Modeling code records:
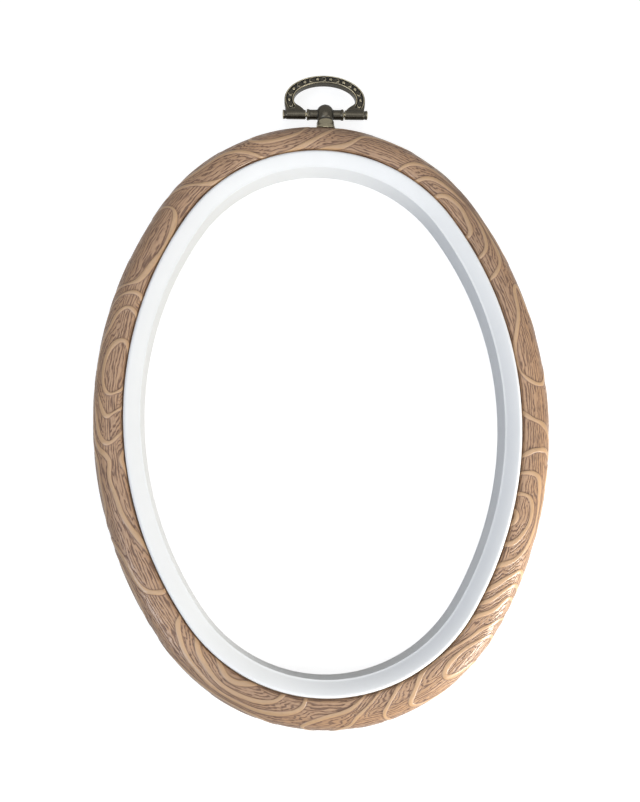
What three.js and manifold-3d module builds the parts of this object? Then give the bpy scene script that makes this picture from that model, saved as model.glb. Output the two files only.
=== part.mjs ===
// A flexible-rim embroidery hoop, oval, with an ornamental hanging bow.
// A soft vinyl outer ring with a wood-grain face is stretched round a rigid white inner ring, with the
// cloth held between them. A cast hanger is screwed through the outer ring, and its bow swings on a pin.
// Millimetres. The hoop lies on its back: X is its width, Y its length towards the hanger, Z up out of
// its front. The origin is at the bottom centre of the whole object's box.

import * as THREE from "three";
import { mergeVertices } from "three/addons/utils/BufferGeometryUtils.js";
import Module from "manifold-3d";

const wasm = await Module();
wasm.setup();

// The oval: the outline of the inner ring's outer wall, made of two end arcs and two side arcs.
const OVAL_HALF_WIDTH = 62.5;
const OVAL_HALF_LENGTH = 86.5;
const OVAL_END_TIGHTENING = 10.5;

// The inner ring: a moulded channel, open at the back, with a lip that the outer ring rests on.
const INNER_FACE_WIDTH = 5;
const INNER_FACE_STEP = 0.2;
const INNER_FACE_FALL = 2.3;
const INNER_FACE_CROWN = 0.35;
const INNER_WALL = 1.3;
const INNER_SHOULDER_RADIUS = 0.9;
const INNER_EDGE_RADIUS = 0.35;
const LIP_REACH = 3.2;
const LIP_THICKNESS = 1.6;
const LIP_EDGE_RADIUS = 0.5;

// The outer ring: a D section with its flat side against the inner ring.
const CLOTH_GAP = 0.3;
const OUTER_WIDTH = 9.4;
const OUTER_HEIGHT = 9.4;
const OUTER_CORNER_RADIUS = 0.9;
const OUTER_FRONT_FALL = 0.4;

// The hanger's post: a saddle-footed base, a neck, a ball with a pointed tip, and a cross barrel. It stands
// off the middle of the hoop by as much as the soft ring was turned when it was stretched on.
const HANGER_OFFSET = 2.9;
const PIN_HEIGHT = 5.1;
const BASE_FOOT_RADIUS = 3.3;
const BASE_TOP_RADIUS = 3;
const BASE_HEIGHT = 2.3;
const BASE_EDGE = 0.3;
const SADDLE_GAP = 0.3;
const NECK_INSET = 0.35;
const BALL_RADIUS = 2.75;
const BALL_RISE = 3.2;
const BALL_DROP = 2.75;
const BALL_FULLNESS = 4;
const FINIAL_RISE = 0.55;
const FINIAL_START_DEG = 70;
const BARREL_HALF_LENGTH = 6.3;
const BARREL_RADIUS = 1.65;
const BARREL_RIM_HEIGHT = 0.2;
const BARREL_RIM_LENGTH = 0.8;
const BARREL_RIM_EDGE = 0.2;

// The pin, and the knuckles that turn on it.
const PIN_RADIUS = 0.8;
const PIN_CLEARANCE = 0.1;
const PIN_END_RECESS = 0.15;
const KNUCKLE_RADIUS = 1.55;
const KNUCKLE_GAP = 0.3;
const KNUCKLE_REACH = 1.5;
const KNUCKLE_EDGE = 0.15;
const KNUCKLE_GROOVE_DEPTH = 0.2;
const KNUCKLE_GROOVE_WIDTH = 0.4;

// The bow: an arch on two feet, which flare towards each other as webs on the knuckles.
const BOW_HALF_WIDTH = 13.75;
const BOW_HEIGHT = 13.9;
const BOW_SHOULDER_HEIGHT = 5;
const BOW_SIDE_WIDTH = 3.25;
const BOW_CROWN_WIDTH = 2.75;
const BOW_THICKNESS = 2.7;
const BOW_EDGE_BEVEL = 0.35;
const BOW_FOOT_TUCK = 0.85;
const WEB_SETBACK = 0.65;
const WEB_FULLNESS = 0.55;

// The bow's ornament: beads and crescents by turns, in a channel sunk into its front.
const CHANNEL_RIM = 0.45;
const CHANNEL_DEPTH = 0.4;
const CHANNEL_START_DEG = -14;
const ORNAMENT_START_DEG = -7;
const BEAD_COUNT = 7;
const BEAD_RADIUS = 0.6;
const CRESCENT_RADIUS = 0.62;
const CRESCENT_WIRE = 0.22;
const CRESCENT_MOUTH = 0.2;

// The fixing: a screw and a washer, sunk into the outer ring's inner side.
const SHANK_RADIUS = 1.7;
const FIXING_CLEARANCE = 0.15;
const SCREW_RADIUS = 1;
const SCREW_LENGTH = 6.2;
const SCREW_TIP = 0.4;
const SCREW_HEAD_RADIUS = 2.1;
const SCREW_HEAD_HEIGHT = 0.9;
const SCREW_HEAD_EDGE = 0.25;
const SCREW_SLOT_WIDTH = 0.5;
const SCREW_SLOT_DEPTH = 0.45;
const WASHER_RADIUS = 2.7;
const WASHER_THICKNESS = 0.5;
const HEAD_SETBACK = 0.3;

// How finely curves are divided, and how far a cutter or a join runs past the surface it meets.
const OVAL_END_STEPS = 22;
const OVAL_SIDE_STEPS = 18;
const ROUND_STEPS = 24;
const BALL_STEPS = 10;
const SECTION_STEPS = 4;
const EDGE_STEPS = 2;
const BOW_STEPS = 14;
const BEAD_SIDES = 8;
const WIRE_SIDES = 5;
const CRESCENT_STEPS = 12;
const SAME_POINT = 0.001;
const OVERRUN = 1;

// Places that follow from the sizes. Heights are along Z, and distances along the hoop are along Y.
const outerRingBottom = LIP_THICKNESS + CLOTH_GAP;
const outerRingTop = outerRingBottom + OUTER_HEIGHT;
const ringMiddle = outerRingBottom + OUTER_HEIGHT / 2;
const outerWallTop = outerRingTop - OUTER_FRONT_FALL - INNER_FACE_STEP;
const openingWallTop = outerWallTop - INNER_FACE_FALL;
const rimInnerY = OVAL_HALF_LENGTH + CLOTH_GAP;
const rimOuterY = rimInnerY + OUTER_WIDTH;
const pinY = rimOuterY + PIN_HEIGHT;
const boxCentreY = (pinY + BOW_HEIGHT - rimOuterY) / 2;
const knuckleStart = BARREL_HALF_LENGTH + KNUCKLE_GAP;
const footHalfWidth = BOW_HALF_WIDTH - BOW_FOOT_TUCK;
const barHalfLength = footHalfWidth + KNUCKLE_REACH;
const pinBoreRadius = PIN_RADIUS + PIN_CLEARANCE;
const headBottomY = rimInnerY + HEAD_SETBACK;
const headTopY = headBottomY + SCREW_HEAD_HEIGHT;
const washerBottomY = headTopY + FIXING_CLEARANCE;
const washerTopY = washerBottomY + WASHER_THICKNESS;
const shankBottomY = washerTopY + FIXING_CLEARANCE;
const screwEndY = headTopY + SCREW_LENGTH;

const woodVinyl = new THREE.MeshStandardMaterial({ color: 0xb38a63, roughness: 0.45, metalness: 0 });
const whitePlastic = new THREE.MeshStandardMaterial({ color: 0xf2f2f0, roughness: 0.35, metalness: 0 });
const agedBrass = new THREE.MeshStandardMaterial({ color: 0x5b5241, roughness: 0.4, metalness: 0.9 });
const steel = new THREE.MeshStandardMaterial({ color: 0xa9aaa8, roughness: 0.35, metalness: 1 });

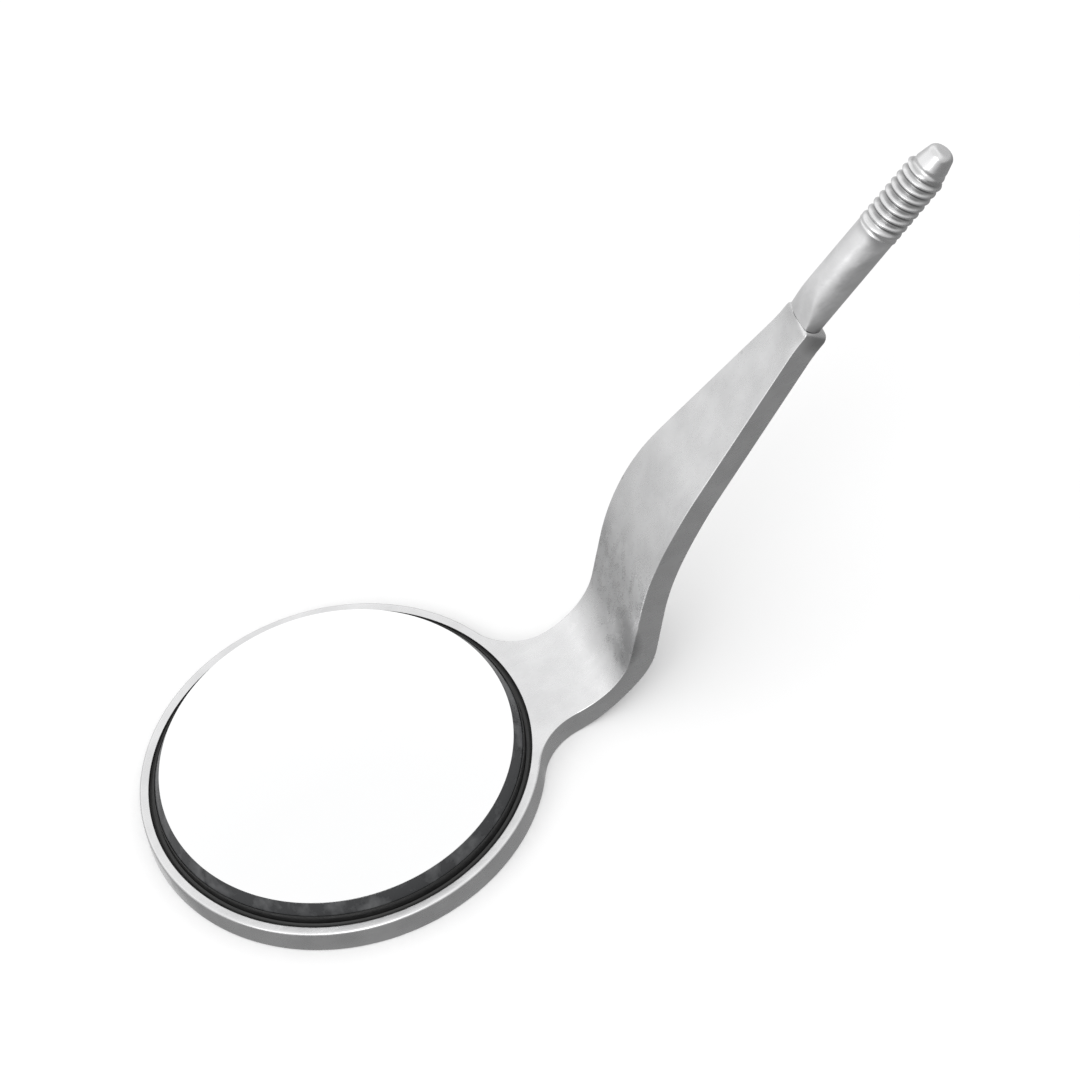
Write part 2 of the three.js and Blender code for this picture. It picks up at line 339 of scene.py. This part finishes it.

• [Objective]:
Return the lines above exactly, keeping every word.

• [Solved problem]:
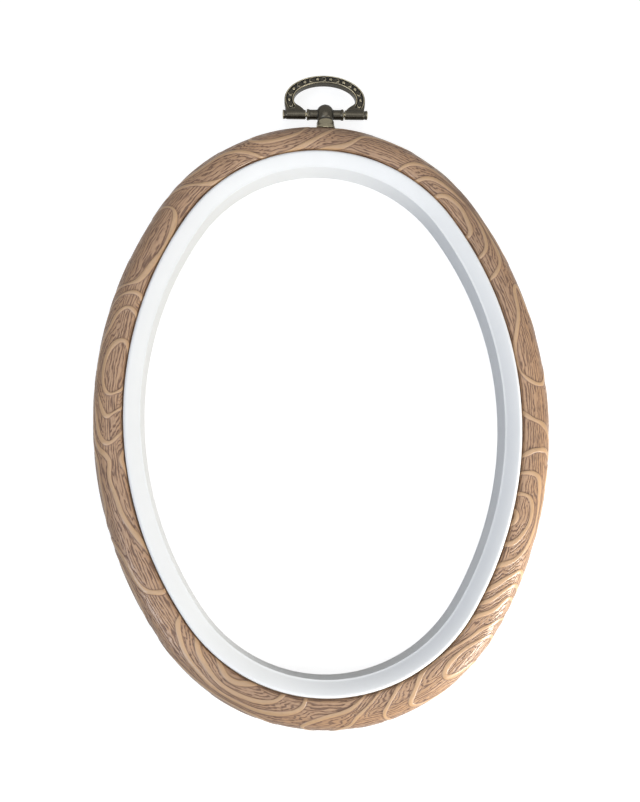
What three.js and manifold-3d module builds the parts of this object? Then give the bpy scene script that makes this picture from that model, saved as model.glb. Output the two files only.
=== part.mjs ===
// A flexible-rim embroidery hoop, oval, with an ornamental hanging bow.
// A soft vinyl outer ring with a wood-grain face is stretched round a rigid white inner ring, with the
// cloth held between them. A cast hanger is screwed through the outer ring, and its bow swings on a pin.
// Millimetres. The hoop lies on its back: X is its width, Y its length towards the hanger, Z up out of
// its front. The origin is at the bottom centre of the whole object's box.

import * as THREE from "three";
import { mergeVertices } from "three/addons/utils/BufferGeometryUtils.js";
import Module from "manifold-3d";

const wasm = await Module();
wasm.setup();

// The oval: the outline of the inner ring's outer wall, made of two end arcs and two side arcs.
const OVAL_HALF_WIDTH = 62.5;
const OVAL_HALF_LENGTH = 86.5;
const OVAL_END_TIGHTENING = 10.5;

// The inner ring: a moulded channel, open at the back, with a lip that the outer ring rests on.
const INNER_FACE_WIDTH = 5;
const INNER_FACE_STEP = 0.2;
const INNER_FACE_FALL = 2.3;
const INNER_FACE_CROWN = 0.35;
const INNER_WALL = 1.3;
const INNER_SHOULDER_RADIUS = 0.9;
const INNER_EDGE_RADIUS = 0.35;
const LIP_REACH = 3.2;
const LIP_THICKNESS = 1.6;
const LIP_EDGE_RADIUS = 0.5;

// The outer ring: a D section with its flat side against the inner ring.
const CLOTH_GAP = 0.3;
const OUTER_WIDTH = 9.4;
const OUTER_HEIGHT = 9.4;
const OUTER_CORNER_RADIUS = 0.9;
const OUTER_FRONT_FALL = 0.4;

// The hanger's post: a saddle-footed base, a neck, a ball with a pointed tip, and a cross barrel. It stands
// off the middle of the hoop by as much as the soft ring was turned when it was stretched on.
const HANGER_OFFSET = 2.9;
const PIN_HEIGHT = 5.1;
const BASE_FOOT_RADIUS = 3.3;
const BASE_TOP_RADIUS = 3;
const BASE_HEIGHT = 2.3;
const BASE_EDGE = 0.3;
const SADDLE_GAP = 0.3;
const NECK_INSET = 0.35;
const BALL_RADIUS = 2.75;
const BALL_RISE = 3.2;
const BALL_DROP = 2.75;
const BALL_FULLNESS = 4;
const FINIAL_RISE = 0.55;
const FINIAL_START_DEG = 70;
const BARREL_HALF_LENGTH = 6.3;
const BARREL_RADIUS = 1.65;
const BARREL_RIM_HEIGHT = 0.2;
const BARREL_RIM_LENGTH = 0.8;
const BARREL_RIM_EDGE = 0.2;

// The pin, and the knuckles that turn on it.
const PIN_RADIUS = 0.8;
const PIN_CLEARANCE = 0.1;
const PIN_END_RECESS = 0.15;
const KNUCKLE_RADIUS = 1.55;
const KNUCKLE_GAP = 0.3;
const KNUCKLE_REACH = 1.5;
const KNUCKLE_EDGE = 0.15;
const KNUCKLE_GROOVE_DEPTH = 0.2;
const KNUCKLE_GROOVE_WIDTH = 0.4;

// The bow: an arch on two feet, which flare towards each other as webs on the knuckles.
const BOW_HALF_WIDTH = 13.75;
const BOW_HEIGHT = 13.9;
const BOW_SHOULDER_HEIGHT = 5;
const BOW_SIDE_WIDTH = 3.25;
const BOW_CROWN_WIDTH = 2.75;
const BOW_THICKNESS = 2.7;
const BOW_EDGE_BEVEL = 0.35;
const BOW_FOOT_TUCK = 0.85;
const WEB_SETBACK = 0.65;
const WEB_FULLNESS = 0.55;

// The bow's ornament: beads and crescents by turns, in a channel sunk into its front.
const CHANNEL_RIM = 0.45;
const CHANNEL_DEPTH = 0.4;
const CHANNEL_START_DEG = -14;
const ORNAMENT_START_DEG = -7;
const BEAD_COUNT = 7;
const BEAD_RADIUS = 0.6;
const CRESCENT_RADIUS = 0.62;
const CRESCENT_WIRE = 0.22;
const CRESCENT_MOUTH = 0.2;

// The fixing: a screw and a washer, sunk into the outer ring's inner side.
const SHANK_RADIUS = 1.7;
const FIXING_CLEARANCE = 0.15;
const SCREW_RADIUS = 1;
const SCREW_LENGTH = 6.2;
const SCREW_TIP = 0.4;
const SCREW_HEAD_RADIUS = 2.1;
const SCREW_HEAD_HEIGHT = 0.9;
const SCREW_HEAD_EDGE = 0.25;
const SCREW_SLOT_WIDTH = 0.5;
const SCREW_SLOT_DEPTH = 0.45;
const WASHER_RADIUS = 2.7;
const WASHER_THICKNESS = 0.5;
const HEAD_SETBACK = 0.3;

// How finely curves are divided, and how far a cutter or a join runs past the surface it meets.
const OVAL_END_STEPS = 22;
const OVAL_SIDE_STEPS = 18;
const ROUND_STEPS = 24;
const BALL_STEPS = 10;
const SECTION_STEPS = 4;
const EDGE_STEPS = 2;
const BOW_STEPS = 14;
const BEAD_SIDES = 8;
const WIRE_SIDES = 5;
const CRESCENT_STEPS = 12;
const SAME_POINT = 0.001;
const OVERRUN = 1;

// Places that follow from the sizes. Heights are along Z, and distances along the hoop are along Y.
const outerRingBottom = LIP_THICKNESS + CLOTH_GAP;
const outerRingTop = outerRingBottom + OUTER_HEIGHT;
const ringMiddle = outerRingBottom + OUTER_HEIGHT / 2;
const outerWallTop = outerRingTop - OUTER_FRONT_FALL - INNER_FACE_STEP;
const openingWallTop = outerWallTop - INNER_FACE_FALL;
const rimInnerY = OVAL_HALF_LENGTH + CLOTH_GAP;
const rimOuterY = rimInnerY + OUTER_WIDTH;
const pinY = rimOuterY + PIN_HEIGHT;
const boxCentreY = (pinY + BOW_HEIGHT - rimOuterY) / 2;
const knuckleStart = BARREL_HALF_LENGTH + KNUCKLE_GAP;
const footHalfWidth = BOW_HALF_WIDTH - BOW_FOOT_TUCK;
const barHalfLength = footHalfWidth + KNUCKLE_REACH;
const pinBoreRadius = PIN_RADIUS + PIN_CLEARANCE;
const headBottomY = rimInnerY + HEAD_SETBACK;
const headTopY = headBottomY + SCREW_HEAD_HEIGHT;
const washerBottomY = headTopY + FIXING_CLEARANCE;
const washerTopY = washerBottomY + WASHER_THICKNESS;
const shankBottomY = washerTopY + FIXING_CLEARANCE;
const screwEndY = headTopY + SCREW_LENGTH;

const woodVinyl = new THREE.MeshStandardMaterial({ color: 0xb38a63, roughness: 0.45, metalness: 0 });
const whitePlastic = new THREE.MeshStandardMaterial({ color: 0xf2f2f0, roughness: 0.35, metalness: 0 });
const agedBrass = new THREE.MeshStandardMaterial({ color: 0x5b5241, roughness: 0.4, metalness: 0.9 });
const steel = new THREE.MeshStandardMaterial({ color: 0xa9aaa8, roughness: 0.35, metalness: 1 });

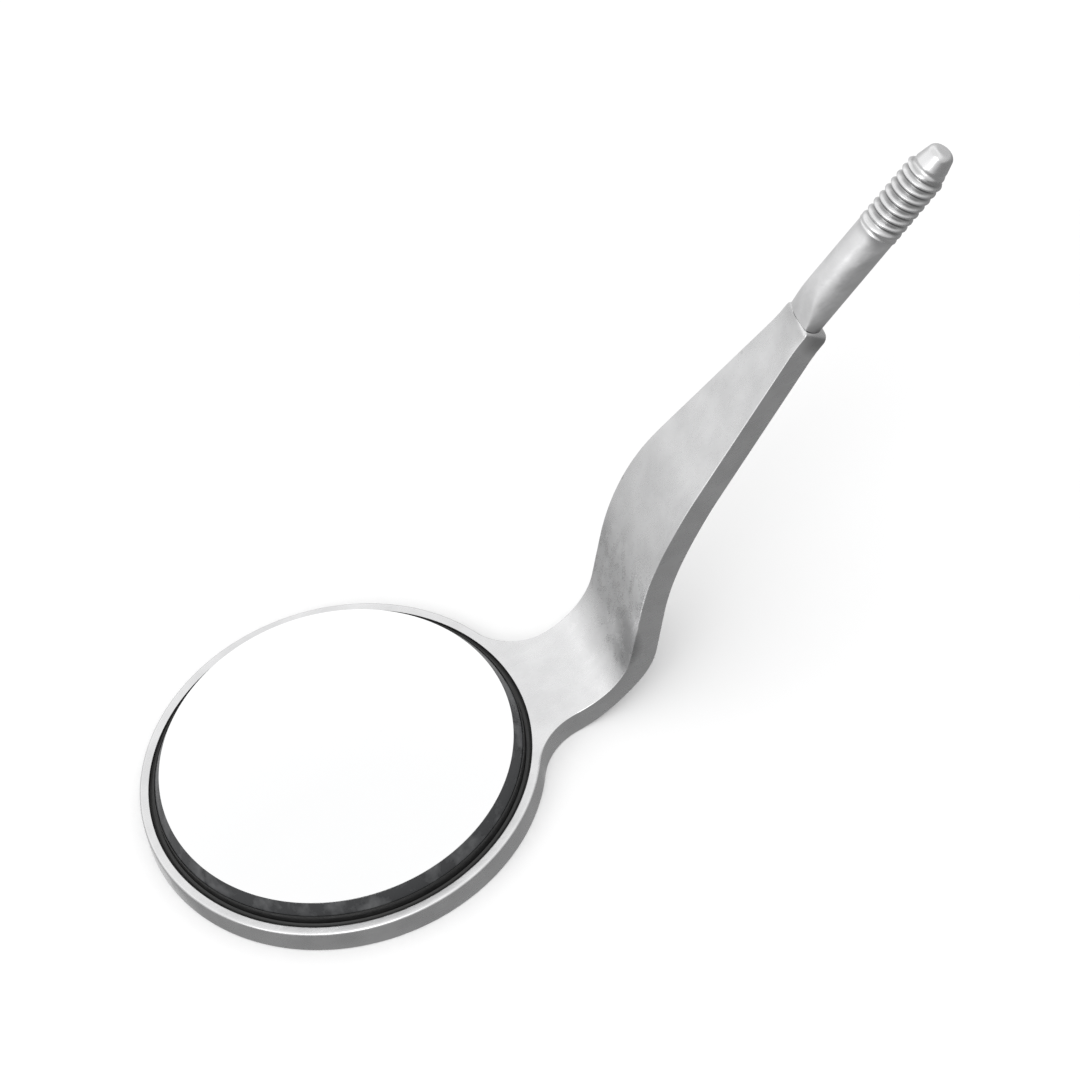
Write part 2 of the three.js and Blender code for this picture. It picks up at line 339 of scene.py. This part finishes it.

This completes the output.